We left Oregon sixteen years ago, and since then have lived on an island in rainy Southeast Alaska. We moved back to Oregon this past January, and last weekend decided to leave watching the Mule Springs farm road being built to visit old haunts.
Indeed we have been gone a long time.
We drove over four hours to attend the Weiser, Idaho Fiddlers’ Contest. In the past we went to play old time string band music in the fields and parking lots outside the competition hall. Rarely would we go in the hall to watch the competition. We had the correct dates for the festival, but what we didn’t realize was all the old-timey style musicians were there a week earlier. We arrived at ten o’clock on Thursday night, and the last group of old time musicians had left the previous day.
So, feeling a bit out of the loop, we packed up the fiddle and guitar, and drove to the Goldendale Fiddle Festival in Washington, about 4 hours away; where thankfully, we did find folks to play music with.
Our drive to Goldendale took us through an arid landscape, which previously was occupied solely by antelope, deer, coyote, small mammals, raptors, wheat farms, cattle ranches, and a few people. Now the landscape is etched with white-winged windmills, and some farmers make more money wind farming than they do wheat farming or cattle ranching.
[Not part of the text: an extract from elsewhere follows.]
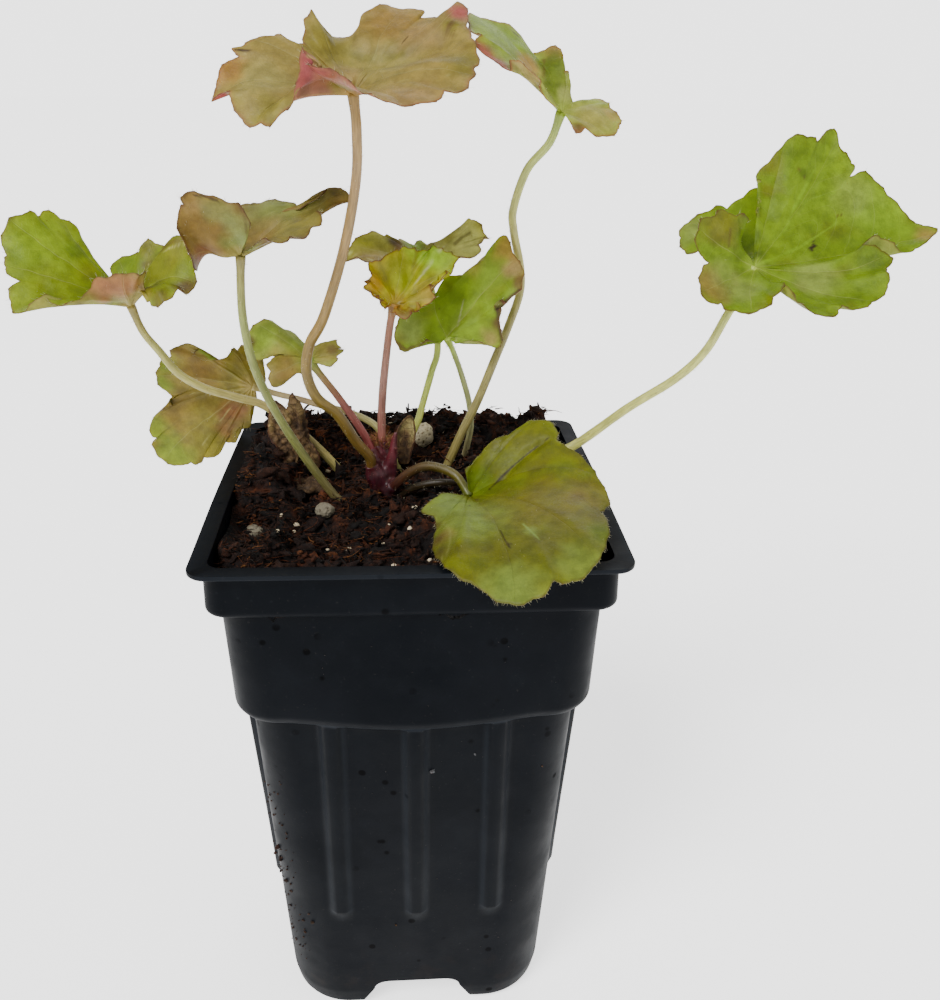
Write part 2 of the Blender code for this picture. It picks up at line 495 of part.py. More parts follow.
def curve_through(keys, steps):
    """Points along a smooth curve through the keys, steps of them to each span."""
    keys = np.array(keys, float)
    ends = np.vstack([2 * keys[0] - keys[1], keys, 2 * keys[-1] - keys[-2]])
    out = []
    for i in range(len(keys) - 1):
        p0, p1, p2, p3 = ends[i:i + 4]
        for k in range(steps):
            t = k / steps
            out.append(0.5 * (2 * p1 + (p2 - p0) * t + (2 * p0 - 5 * p1 + 4 * p2 - p3) * t ** 2
                              + (3 * p1 - p0 - 3 * p2 + p3) * t ** 3))
    out.append(keys[-1])
    return np.array(out)


def shortened(path, length):
    """The path with a length taken off its far end."""
    path = [np.array(p) for p in path]
    while length > 0:
        last = np.linalg.norm(path[-1] - path[-2])
        if last > length:
            path[-1] = path[-1] + (path[-2] - path[-1]) * (length / last)
            return np.array(path)
        length -= last
        path.pop()
    return np.array(path)


def tube_mesh(diameters, keys, grow=0.0, neck=0.0, sides=STALK_SIDES, steps=STALK_STEPS):
    """Points and faces of a tapered round stalk through the keys, widened by grow, short of its end by neck."""
    path = curve_through(keys, steps)
    if neck:
        path = shortened(path, neck)
    if grow:
        first = path[0] + (path[0] - path[1]) / np.linalg.norm(path[0] - path[1]) * grow
        path = np.vstack([first, path])
    along = np.gradient(path, axis=0)
    along /= np.linalg.norm(along, axis=1, keepdims=True)
    across = np.cross(along[0], (0.0, 1.0, 0.1))
    run = np.concatenate([[0], np.cumsum(np.linalg.norm(np.diff(path, axis=0), axis=1))])
    run /= run[-1]
    rings = []
    for point, forward, share in zip(path, along, run):
        across = across - forward * (across @ forward)
        across /= np.linalg.norm(across)
        other = np.cross(forward, across)
        radius = (diameters[0] + (diameters[1] - diameters[0]) * share) / 2 + grow
        ring = []
        for i in range(sides):
            turn = 2 * math.pi * i / sides
            ring.append(point + radius * (math.cos(turn) * across + math.sin(turn) * other))
        rings.append(ring)
    return loft(rings)


def tube(name, diameters, keys, material, grow=0.0, sides=STALK_SIDES):
    """A stalk or sheath as a solid."""
    points, faces = tube_mesh(diameters, keys, grow, sides=sides)
    return solid(name, points, faces, material)


def margin_of(leaf, steps):
    """The margin as rows of x, y, z and arch; smooth along a lobe, sharp at a notch."""
    runs, run = [], []
    for key in leaf.margin:
        row = (*key[1:4], key[4] if len(key) > 4 else leaf.arch)
        run.append(row)
        if key[0] == "S":
            runs.append(run)
            run = [row]
    runs.append(run)
    rows = [np.array(runs[0][:1])]
    for run in runs:
        if len(run) > 1:
            rows.append(curve_through(run, steps)[1:])
    return np.vstack(rows)


def unit(rows):
    """Rows scaled to length one."""
    return rows / np.maximum(np.linalg.norm(rows, axis=-1, keepdims=True), 1e-9)


def eased_ways(margin, up, rounds):
    """Unit directions to the margin, smoothed and never turning back round the seat."""
    east = unit(np.cross(up, margin[0]))
    north = np.cross(up, east)
    ways = unit(margin)
    turn = np.unwrap(np.arctan2(ways @ north, ways @ east))
    turn = (np.maximum.accumulate(turn) + np.minimum.accumulate(turn[::-1])[::-1]) / 2
    turn = 0.88 * turn + 0.12 * np.linspace(turn[0], turn[-1], len(turn))
    rise = np.arcsin(ways @ up)
    for _ in range(rounds):
        for row in (turn, rise):
            row[1:-1] = 0.5 * row[1:-1] + 0.25 * (row[:-2] + row[2:])
    flat = np.cos(turn)[:, None] * east + np.sin(turn)[:, None] * north
    return np.cos(rise)[:, None] * flat + np.sin(rise)[:, None] * up


def blade_sheet(leaf, steps, shares):
    """The blade's middle sheet: one row of points for each share of the way to the margin."""
    rows = margin_of(leaf, steps)
    margin, arch = rows[:, :3], rows[:, 3]
    reach = np.linalg.norm(margin, axis=1)
    towards = unit(margin)
    up = unit(np.cross(margin[:-1], margin[1:]).sum(0))
    eased = eased_ways(margin, up, 4 * steps * steps)
    sheet = []
    for share in shares:
        way = unit(eased * (1 - share ** 3) + towards * share ** 3)
        lift = 2 * share * (1 - share) * arch * reach
        sheet.append(share * reach[:, None] * way + lift[:, None] * up)
    return np.array(sheet) + np.array(leaf.seat, float), up


def sheet_normals(sheet, up):
    """A unit normal for each point of a sheet whose first row is one point."""
    out = np.zeros_like(sheet)
    rows, count = sheet.shape[:2]
    for r in range(rows - 1):
        for c in range(count - 1):
            a, b, d, e = sheet[r, c], sheet[r, c + 1], sheet[r + 1, c], sheet[r + 1, c + 1]
            first, second = np.cross(d - a, e - a), np.cross(e - a, b - a)
            out[r, c] += first + second
            out[r + 1, c] += first
            out[r + 1, c + 1] += first + second
            out[r, c + 1] += second
    out[0] = up
    return unit(out)


def blade_mesh(sheet, offset):
    """Points and faces of a closed blade, and the place in the sheet that each point belongs to."""
    rows, count = sheet.shape[:2]
    points = [sheet[0, 0] + offset[0, 0], sheet[0, 0] - offset[0, 0]]
    places = [(0, 0), (0, 0)]
    for side in (1, -1):
        for r in range(1, rows):
            points += [sheet[r, c] + side * offset[r, c] for c in range(count)]
            places += [(r, c) for c in range(count)]

    def at(side, r, c):
        if r == 0:
            return side
        return 2 + side * (rows - 1) * count + (r - 1) * count + c

    faces = []
    for side in (0, 1):
        for r in range(rows - 1):
            for c in range(count - 1):
                a, b, d, e = at(side, r, c), at(side, r, c + 1), at(side, r + 1, c), at(side, r + 1, c + 1)
                for face in ([(a, d, e)] if r == 0 else [(a, d, e), (a, e, b)]):
                    faces.append(face if side == 0 else face[::-1])
    last = rows - 1
    for c in range(count - 1):
        faces += [(at(0, last, c), at(1, last, c), at(1, last, c + 1)),
                  (at(0, last, c), at(1, last, c + 1), at(0, last, c + 1))]
    for r in range(rows - 1):
        for c, turned in ((0, False), (count - 1, True)):
            wall = [at(0, r, c), at(0, r + 1, c), at(1, r + 1, c), at(1, r, c)]
            if turned:
                wall.reverse()
            wall.reverse()
            faces.append(tuple(wall[:3]))
            faces.append((wall[0], wall[2], wall[3]))
    return points, faces, places


def crossing_places(points, faces, places):
    """The places in the sheet whose faces pass through one another."""
    tree = BVHTree.FromPolygons([tuple(p) for p in points], faces)
    found = set()
    for one, other in tree.overlap(tree):
        if one < other and not set(faces[one]) & set(faces[other]):
            found.update(places[i] for i in faces[one] + faces[other])
    return found


def keep_outer_shell(obj):
    """Drop the small pockets that hang on the rest of a blade by nothing but an edge."""
    bm = bmesh.new()
    bm.from_mesh(obj.data)
    shells, seen = [], set()
    for start in bm.faces:
        if start in seen:
            continue
        shell, waiting = [], [start]
        seen.add(start)
        while waiting:
            face = waiting.pop()
            shell.append(face)
            for edge in face.edges:
                if len(edge.link_faces) == 2:
                    waiting += [other for other in edge.link_faces if other not in seen]
                    seen.update(edge.link_faces)
        shells.append(shell)
    shells.sort(key=len)
    for shell in shells[:-1]:
        bmesh.ops.delete(bm, geom=shell, context="FACES")
    bm.to_mesh(obj.data)
    bm.free()


def blade(name, leaf, material, steps=1, grow=0.0):
    """A thin closed leaf blade with both faces split into the same triangles."""
    sheet, up = blade_sheet(leaf, steps, BLADE_RINGS)
    way = sheet_normals(sheet, up)
    way[1] = unit(way[1] + up)
    last = sheet.shape[1] - 1
    for _ in range(EASING_ROUNDS):
        points, faces, places = blade_mesh(sheet, way * (BLADE_THICKNESS / 2 + grow))
        crossing = crossing_places(points, faces, places)
        if not crossing:
            break
        eased = way.copy()
        for r, c in crossing:
            beside = way[r, max(c - 1, 0)] + way[r, min(c + 1, last)]
            eased[r, c] = way[r, c] + beside * 0.5 + up * 0.35
        way = unit(eased)
    made = solid(name, points, faces, material)
    if crossing:
        combine(made, [grain("knob", leaf.seat, (0.8, 0.8, 0.8), grow)], "UNION", self_crossing=True)
        keep_outer_shell(made)
    return made


def grain(name, centre, half_sizes, grow=0.0):
    """A lumpy perlite grain."""
    draw = random.Random(SEED + int(centre[0]))
    phase = [draw.uniform(0, math.tau) for _ in range(4)]
    sides, levels = 8, 5
    rings = []
    for k in range(1, levels):
        tilt = math.pi * k / levels
        ring = []
        for i in range(sides):
            turn = math.tau * i / sides
            bump = 1 + 0.12 * math.sin(2 * turn + phase[0] + tilt) + 0.1 * math.cos(3 * turn + phase[1] - 2 * tilt)
            direction = (math.cos(turn) * math.sin(tilt), math.sin(turn) * math.sin(tilt), -math.cos(tilt))
            ring.append([c + (h * bump + grow * 2) * d for c, h, d in zip(centre, half_sizes, direction)])
        rings.append(ring)
    points, faces = loft(rings)
    return solid(name, points, faces, "perlite", smooth=False)


def build_crown():
    """The magenta crown: a short stock with sheaths, and a socket for each stalk it clasps."""
    parts = []
    for first, last, keys in SHEATHS:
        parts.append(tube("crown", (first, last), keys, "crown_magenta", sides=10))
    crown = parts[0]
    combine(crown, parts[1:], "UNION")
    for letter in ("a", "h", "i", "d", "g", "stub"):
        combine(crown, [stalk_cutter(letter)], "DIFFERENCE")
    return crown


def crown_cutter():
    """The crown's outline grown by the clearance, to cut its hole in the peat."""
    parts = []
    for first, last, keys in SHEATHS:
        parts.append(tube("cutter", (first, last), keys, "crown_magenta", grow=GAP, sides=10))
    combine(parts[0], parts[1:], "UNION")
    return parts[0]


def stalk_cutter(letter):
    """A stalk grown by the clearance, to cut its hole."""
    first, last, keys = STALKS[letter]
    return tube("cutter", (first, last), keys, STALK_FINISH[letter], grow=GAP)


def stalk(letter, leaf_blade):
    """One leaf stalk, drawn back from its leaf's seat just far enough to clear the blade."""
    first, last, keys = STALKS[letter]
    neck = 0.0
    if leaf_blade:
        mesh = leaf_blade.data
        tree = BVHTree.FromPolygons([v.co for v in mesh.vertices], [face.vertices for face in mesh.polygons])
        touching = True
        while touching and neck < LONGEST_NECK:
            neck += 0.1
            points, faces = tube_mesh((first, last), keys, grow=GAP, neck=neck - GAP)
            touching = tree.overlap(BVHTree.FromPolygons([tuple(p) for p in points], faces))
    name = "short_stalk" if letter == "stub" else "stalk_" + letter
    points, faces = tube_mesh((first, last), keys, neck=neck)
    return solid(name, points, faces, STALK_FINISH[letter])


def stand_over_origin(objects):
    """Turn millimetres into metres, feet on z = 0 and the middle of the bounding box at the origin."""
    corners = np.array([v.co for obj in objects for v in obj.data.vertices])
    low, high = corners.min(0), corners.max(0)
    shift = Vector((-(low[0] + high[0]) / 2, -(low[1] + high[1]) / 2, -low[2]))
    for obj in objects:
        for vertex in obj.data.vertices:
            vertex.co = (vertex.co + shift) * MM
        obj.data.update()


def main():
    """Build every piece."""
    clear_scene()
    pieces = [build_pot()]
    rooted = [crown_cutter()]
    rooted += [stalk_cutter(letter) for letter in ("b", "c", "e", "f", "g", "j", "k", "stub")]
    rooted += [grain("cutter", *PERLITE[name], grow=GAP) for name in PERLITE]
    pieces.append(build_soil(rooted))
    pieces.append(build_crown())
    for letter, leaf in LEAVES.items():
        steps = 2 if letter in ("d", "k") else 1
        leaf_blade = blade("blade_" + letter, leaf, BLADE_FINISH[letter], steps)
        pieces += [leaf_blade, stalk(letter, leaf_blade)]
    pieces.append(stalk("stub", None))
    for name, leaf in DEAD_LEAVES.items():
        pieces.append(blade(name, leaf, "withered"))
    pieces.append(blade("bract", BRACT, "withered"))
    for name, (centre, half_sizes) in PERLITE.items():
        pieces.append(grain(name, centre, half_sizes))
    stand_over_origin(pieces)


main()
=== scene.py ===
"""Coral bells in a square nursery pot: the looks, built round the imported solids.

Every length below is in millimetres, measured from the centre of the pot's
rim: X to the right, Y away from the front, Z up, unless its name says
otherwise.  A place in the photograph is in pixels of its 940 by 1000 frame.
"""
import math
import random
import re

import bmesh
import bpy
import numpy as np
from mathutils import Matrix, Vector, noise
from mathutils.bvhtree import BVHTree


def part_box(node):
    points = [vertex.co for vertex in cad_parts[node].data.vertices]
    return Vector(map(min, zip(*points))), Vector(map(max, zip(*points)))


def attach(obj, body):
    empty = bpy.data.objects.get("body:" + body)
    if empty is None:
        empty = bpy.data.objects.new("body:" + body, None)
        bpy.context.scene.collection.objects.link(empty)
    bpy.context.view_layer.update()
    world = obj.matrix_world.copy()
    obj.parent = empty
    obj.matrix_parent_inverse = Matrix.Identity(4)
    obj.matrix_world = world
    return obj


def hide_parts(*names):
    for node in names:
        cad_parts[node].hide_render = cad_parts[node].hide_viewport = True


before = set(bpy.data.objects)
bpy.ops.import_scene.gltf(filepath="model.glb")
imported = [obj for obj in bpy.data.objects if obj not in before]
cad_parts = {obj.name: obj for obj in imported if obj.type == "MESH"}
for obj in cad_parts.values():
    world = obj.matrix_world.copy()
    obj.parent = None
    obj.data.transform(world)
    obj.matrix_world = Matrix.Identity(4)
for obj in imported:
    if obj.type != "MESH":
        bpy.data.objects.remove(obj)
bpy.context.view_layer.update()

MM = 0.001
pot_low, pot_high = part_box("pot")
RIM = np.array(((pot_low[0] + pot_high[0]) / 2, (pot_low[1] + pot_high[1]) / 2, pot_high[2]))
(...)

These giant flowing arms are disturbing, because they are so unlike dirt, plant, hoof, and wood; yet, they are oddly beautiful as we watch multiple white arms moving slowly in an unending circle. Part of me wants to slay them as Don Quixote and Sancho Panza would wish to do, for these giants are aliens, and their monstrous wings kill bats and birds of prey, but the part of me open to change, new beauty, and novel energy solutions is fascinated by the fresh patterns crossing familiar landscape.